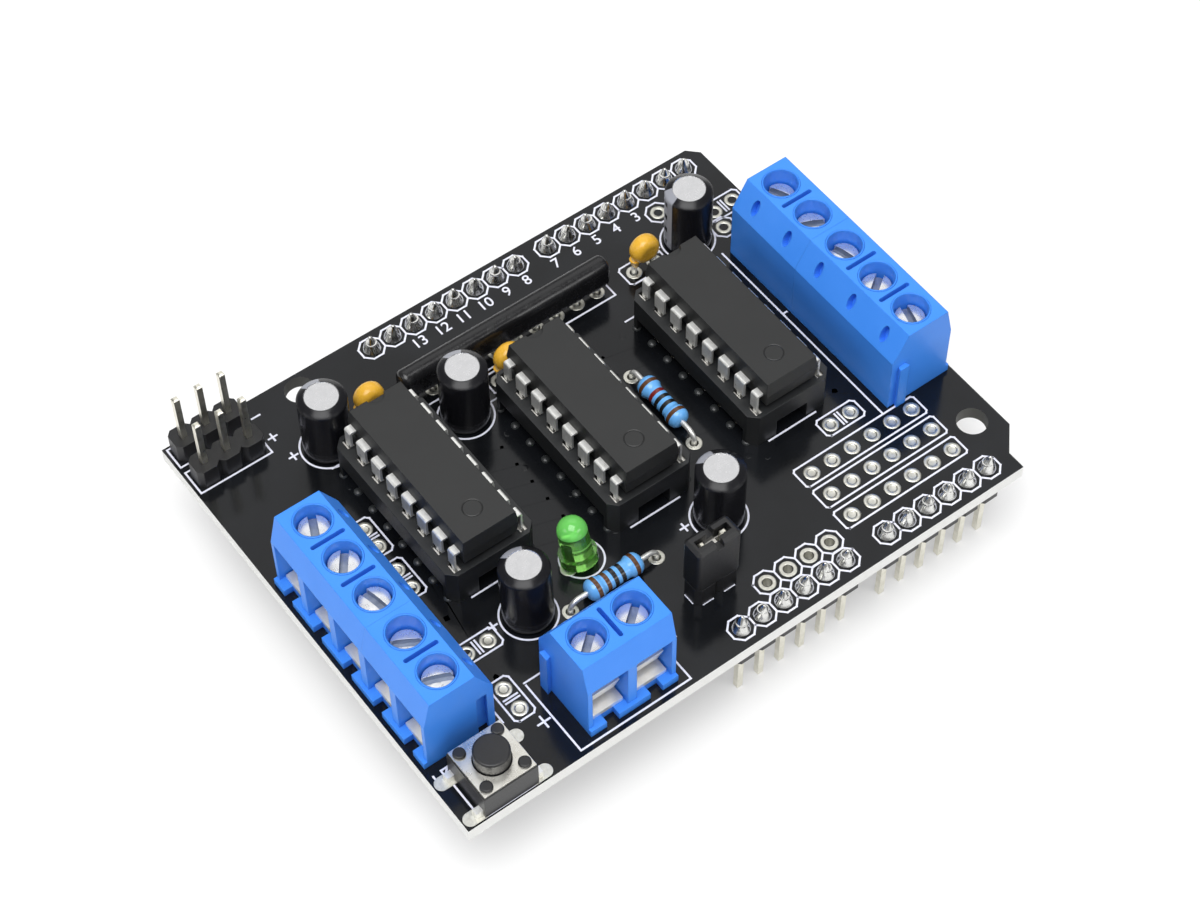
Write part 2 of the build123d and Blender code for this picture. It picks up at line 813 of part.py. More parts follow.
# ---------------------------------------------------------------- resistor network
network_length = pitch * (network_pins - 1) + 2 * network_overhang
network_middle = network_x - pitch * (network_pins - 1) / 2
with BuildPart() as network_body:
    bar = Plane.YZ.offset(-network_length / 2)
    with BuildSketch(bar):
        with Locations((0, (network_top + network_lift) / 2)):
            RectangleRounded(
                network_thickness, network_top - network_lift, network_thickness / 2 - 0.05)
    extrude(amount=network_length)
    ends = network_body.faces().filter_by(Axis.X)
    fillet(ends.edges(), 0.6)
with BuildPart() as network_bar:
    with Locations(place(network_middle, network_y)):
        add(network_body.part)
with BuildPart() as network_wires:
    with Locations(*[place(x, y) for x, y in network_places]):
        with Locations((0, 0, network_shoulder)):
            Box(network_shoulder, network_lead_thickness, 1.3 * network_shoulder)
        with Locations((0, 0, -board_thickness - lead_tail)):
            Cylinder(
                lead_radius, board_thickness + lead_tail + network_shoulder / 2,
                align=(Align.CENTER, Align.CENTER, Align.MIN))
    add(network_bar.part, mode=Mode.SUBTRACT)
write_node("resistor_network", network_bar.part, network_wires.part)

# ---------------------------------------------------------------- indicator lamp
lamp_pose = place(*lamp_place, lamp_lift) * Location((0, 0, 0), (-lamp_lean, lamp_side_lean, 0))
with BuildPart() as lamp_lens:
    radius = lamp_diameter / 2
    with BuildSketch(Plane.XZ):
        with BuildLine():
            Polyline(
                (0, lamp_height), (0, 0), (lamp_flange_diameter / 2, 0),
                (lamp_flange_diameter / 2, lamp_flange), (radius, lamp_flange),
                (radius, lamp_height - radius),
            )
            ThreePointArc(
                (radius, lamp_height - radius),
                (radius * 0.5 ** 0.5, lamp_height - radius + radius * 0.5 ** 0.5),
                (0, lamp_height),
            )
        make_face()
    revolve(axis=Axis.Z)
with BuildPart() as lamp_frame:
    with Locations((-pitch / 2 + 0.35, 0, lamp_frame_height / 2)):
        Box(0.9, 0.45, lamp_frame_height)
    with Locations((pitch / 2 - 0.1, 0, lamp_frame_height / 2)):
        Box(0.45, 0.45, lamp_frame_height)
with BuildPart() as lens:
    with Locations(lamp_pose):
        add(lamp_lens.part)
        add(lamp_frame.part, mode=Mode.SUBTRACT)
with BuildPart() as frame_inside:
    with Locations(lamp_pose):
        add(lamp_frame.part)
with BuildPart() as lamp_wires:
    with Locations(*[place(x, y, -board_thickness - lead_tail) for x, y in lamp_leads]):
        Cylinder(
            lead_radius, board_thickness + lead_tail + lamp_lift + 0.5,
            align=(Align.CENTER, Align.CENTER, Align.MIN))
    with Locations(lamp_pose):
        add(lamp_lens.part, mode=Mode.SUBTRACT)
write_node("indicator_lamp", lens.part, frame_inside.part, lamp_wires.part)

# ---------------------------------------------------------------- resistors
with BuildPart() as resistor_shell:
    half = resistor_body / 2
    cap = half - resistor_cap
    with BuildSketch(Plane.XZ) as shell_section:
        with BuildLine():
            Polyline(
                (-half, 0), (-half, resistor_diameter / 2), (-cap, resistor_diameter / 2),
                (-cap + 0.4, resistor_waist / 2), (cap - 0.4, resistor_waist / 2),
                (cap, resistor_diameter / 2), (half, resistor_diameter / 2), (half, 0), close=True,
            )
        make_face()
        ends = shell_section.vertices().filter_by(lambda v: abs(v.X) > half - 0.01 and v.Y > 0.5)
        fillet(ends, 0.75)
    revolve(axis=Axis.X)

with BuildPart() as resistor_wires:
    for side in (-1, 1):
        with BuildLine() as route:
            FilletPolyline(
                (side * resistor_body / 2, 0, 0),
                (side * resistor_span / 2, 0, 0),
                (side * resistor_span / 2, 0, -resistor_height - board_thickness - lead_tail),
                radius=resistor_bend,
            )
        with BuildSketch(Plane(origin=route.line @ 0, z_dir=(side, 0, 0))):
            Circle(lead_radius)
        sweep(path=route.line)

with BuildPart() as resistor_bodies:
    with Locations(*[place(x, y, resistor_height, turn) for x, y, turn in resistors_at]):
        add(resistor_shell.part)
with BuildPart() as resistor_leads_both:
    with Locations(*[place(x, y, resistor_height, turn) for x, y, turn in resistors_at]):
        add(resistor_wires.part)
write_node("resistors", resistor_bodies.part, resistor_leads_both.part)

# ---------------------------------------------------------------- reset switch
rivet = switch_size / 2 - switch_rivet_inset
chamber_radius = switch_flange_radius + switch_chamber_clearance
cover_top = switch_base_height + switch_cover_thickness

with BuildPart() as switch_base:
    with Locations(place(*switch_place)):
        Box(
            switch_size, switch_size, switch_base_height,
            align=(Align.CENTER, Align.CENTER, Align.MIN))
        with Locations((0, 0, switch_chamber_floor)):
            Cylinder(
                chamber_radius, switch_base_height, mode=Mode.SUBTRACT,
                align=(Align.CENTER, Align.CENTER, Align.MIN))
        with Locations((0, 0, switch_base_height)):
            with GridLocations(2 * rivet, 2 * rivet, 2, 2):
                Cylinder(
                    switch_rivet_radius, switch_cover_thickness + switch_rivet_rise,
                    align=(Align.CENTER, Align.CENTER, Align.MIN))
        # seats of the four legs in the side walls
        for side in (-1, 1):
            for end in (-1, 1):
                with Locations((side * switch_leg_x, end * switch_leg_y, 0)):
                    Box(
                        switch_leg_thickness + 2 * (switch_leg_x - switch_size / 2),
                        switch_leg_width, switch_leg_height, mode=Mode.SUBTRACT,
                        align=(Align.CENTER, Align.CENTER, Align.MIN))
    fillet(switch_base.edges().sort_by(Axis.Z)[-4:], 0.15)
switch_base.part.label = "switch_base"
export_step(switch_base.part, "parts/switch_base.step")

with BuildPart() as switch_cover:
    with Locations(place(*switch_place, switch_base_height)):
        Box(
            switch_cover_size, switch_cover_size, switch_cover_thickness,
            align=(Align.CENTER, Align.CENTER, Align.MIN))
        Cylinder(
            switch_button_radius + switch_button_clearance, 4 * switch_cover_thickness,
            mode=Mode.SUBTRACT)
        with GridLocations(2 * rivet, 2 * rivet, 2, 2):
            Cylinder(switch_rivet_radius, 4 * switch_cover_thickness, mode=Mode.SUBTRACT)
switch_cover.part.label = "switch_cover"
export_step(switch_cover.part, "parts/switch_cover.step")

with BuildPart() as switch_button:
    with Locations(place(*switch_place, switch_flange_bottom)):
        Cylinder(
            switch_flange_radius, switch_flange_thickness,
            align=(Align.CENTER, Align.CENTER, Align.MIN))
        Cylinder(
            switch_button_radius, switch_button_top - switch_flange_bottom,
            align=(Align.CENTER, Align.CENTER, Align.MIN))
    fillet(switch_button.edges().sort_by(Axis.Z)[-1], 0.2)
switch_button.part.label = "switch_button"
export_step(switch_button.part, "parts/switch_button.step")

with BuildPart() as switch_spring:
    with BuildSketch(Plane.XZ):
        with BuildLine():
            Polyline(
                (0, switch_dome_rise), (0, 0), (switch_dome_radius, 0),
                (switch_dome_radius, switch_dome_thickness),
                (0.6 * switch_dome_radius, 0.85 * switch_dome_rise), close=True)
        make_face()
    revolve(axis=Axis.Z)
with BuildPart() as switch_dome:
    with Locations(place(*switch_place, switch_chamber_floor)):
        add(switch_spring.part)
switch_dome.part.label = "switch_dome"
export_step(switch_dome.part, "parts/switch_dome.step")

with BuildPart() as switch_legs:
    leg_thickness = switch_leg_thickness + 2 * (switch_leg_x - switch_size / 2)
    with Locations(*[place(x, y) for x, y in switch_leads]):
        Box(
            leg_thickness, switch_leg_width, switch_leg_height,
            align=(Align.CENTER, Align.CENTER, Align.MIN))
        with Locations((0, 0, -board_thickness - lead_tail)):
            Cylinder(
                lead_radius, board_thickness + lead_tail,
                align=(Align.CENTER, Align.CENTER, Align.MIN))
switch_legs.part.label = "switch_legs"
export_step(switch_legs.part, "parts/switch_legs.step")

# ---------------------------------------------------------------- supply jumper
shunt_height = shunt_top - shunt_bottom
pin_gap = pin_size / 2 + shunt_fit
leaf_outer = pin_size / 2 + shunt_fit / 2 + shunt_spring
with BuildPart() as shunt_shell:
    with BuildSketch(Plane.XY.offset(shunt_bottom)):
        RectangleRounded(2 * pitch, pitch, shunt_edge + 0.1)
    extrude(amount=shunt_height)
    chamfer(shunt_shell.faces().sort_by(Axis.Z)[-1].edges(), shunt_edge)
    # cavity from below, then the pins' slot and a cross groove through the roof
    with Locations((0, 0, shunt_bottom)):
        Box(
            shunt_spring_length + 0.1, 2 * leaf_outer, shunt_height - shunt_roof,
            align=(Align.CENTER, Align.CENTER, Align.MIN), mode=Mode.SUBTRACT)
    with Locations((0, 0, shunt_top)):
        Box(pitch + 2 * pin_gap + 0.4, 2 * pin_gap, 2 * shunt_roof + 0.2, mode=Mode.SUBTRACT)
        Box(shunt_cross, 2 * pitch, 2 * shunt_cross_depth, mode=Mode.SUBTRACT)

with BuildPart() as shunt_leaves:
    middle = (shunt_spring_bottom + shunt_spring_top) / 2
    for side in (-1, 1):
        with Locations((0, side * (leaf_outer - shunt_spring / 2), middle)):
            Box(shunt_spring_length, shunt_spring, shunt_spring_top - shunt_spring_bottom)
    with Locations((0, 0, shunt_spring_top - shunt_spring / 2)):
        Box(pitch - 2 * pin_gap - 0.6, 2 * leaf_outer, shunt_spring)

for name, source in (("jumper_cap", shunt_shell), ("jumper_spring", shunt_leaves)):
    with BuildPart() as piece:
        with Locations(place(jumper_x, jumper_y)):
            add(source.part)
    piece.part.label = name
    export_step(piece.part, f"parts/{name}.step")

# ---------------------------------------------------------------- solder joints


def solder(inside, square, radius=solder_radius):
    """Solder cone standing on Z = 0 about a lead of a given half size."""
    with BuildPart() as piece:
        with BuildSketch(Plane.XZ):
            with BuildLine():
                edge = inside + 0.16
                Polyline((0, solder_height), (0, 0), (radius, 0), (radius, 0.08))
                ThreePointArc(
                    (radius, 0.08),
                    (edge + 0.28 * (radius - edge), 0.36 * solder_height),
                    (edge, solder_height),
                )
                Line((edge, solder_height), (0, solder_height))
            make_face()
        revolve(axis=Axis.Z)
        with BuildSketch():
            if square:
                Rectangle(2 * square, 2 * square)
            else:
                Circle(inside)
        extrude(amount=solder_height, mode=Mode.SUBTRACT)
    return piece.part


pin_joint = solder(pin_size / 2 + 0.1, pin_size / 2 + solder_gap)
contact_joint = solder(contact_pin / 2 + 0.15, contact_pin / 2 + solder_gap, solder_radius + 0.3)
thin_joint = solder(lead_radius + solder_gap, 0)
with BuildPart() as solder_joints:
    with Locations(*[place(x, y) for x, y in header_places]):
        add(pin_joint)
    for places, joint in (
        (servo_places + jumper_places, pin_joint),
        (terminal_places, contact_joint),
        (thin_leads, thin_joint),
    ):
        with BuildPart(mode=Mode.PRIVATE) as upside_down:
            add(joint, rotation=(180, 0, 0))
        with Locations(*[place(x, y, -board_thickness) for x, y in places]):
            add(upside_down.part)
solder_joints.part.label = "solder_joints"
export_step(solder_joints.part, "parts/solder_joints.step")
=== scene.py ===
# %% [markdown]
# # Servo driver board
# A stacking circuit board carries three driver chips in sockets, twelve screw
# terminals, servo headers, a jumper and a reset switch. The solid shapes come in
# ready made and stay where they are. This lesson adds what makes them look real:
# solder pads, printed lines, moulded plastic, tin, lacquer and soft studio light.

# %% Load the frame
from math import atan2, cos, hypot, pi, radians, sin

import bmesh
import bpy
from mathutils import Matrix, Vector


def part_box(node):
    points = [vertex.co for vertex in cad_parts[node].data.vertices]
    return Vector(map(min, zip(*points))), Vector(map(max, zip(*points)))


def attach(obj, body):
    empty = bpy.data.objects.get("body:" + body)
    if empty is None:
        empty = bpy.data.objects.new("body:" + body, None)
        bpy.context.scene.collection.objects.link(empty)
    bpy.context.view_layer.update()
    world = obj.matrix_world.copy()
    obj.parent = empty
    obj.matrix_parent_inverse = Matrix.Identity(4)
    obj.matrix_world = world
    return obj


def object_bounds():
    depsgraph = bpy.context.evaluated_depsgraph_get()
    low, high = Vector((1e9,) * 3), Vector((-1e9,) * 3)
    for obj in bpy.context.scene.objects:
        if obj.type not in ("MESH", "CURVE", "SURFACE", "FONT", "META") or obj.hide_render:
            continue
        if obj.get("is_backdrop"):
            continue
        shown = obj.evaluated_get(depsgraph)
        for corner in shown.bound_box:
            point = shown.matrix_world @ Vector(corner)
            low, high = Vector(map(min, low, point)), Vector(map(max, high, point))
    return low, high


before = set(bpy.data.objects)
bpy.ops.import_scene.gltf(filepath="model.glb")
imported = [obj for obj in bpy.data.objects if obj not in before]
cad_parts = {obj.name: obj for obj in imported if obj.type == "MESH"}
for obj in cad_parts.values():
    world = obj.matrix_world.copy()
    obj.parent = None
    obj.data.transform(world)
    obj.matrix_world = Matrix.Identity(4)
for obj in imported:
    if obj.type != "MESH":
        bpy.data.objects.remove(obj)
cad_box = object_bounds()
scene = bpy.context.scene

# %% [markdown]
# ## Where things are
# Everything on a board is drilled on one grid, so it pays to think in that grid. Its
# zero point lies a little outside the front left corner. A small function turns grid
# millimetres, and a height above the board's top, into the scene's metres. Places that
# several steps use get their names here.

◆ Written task
This exercise asks for the lines from the line with "pin_joint = solder(pin_size" to the line with "points = [vertex.co", both lines included, set down exactly and with nothing else.

◆ Task solution
pin_joint = solder(pin_size / 2 + 0.1, pin_size / 2 + solder_gap)
contact_joint = solder(contact_pin / 2 + 0.15, contact_pin / 2 + solder_gap, solder_radius + 0.3)
thin_joint = solder(lead_radius + solder_gap, 0)
with BuildPart() as solder_joints:
    with Locations(*[place(x, y) for x, y in header_places]):
        add(pin_joint)
    for places, joint in (
        (servo_places + jumper_places, pin_joint),
        (terminal_places, contact_joint),
        (thin_leads, thin_joint),
    ):
        with BuildPart(mode=Mode.PRIVATE) as upside_down:
            add(joint, rotation=(180, 0, 0))
        with Locations(*[place(x, y, -board_thickness) for x, y in places]):
            add(upside_down.part)
solder_joints.part.label = "solder_joints"
export_step(solder_joints.part, "parts/solder_joints.step")
=== scene.py ===
# %% [markdown]
# # Servo driver board
# A stacking circuit board carries three driver chips in sockets, twelve screw
# terminals, servo headers, a jumper and a reset switch. The solid shapes come in
# ready made and stay where they are. This lesson adds what makes them look real:
# solder pads, printed lines, moulded plastic, tin, lacquer and soft studio light.

# %% Load the frame
from math import atan2, cos, hypot, pi, radians, sin

import bmesh
import bpy
from mathutils import Matrix, Vector


def part_box(node):
    points = [vertex.co for vertex in cad_parts[node].data.vertices]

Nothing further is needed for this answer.